In the listing below, identify each line with the word "Identity" and return those lines.

■ ■ ■

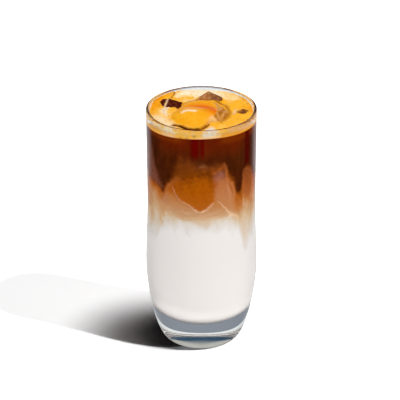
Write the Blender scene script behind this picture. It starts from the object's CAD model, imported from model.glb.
"""Looks of the iced coffee: a turned tumbler, the layers of the drink behind its wall, the ice that
shows through it, the crema with its bubbles, the ice that stands out of it, and the studio round it.

Sizes are metres, except where a name or a comment says millimetres, and colours are sRGB hex. The frame's
pieces stay where they are.
"""

import math

import bmesh
import bpy
import numpy as np
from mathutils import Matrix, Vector
from mathutils.bvhtree import BVHTree


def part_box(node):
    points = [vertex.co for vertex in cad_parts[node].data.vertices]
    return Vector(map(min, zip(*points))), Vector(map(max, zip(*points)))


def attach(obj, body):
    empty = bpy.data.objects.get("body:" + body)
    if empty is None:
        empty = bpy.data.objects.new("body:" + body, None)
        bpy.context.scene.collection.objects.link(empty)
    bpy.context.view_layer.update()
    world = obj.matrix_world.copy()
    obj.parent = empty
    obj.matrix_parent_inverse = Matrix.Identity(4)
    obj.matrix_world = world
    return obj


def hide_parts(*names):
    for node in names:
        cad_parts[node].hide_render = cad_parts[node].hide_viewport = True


bl_info = {
    "name": "Iced Coffee",
    "version": (1, 0, 0),
    "blender": (4, 5, 0),
    "location": "3D View > Sidebar > Iced Coffee",
    "description": "Layered iced coffee in a tall tumbler",
    "category": "Add Mesh",
}

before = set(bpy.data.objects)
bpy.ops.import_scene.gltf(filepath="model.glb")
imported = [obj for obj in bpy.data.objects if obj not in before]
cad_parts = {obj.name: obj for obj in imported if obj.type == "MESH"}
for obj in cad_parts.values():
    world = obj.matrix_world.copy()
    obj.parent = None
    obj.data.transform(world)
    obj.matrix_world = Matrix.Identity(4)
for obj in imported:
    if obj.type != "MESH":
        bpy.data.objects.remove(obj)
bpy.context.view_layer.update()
BODY = "root"
MM = 0.001
GLASS_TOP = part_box("glass")[1].z
BELLY_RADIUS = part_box("glass")[1].x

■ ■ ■

Solved problem:
    obj.matrix_parent_inverse = Matrix.Identity(4)
    obj.matrix_world = Matrix.Identity(4)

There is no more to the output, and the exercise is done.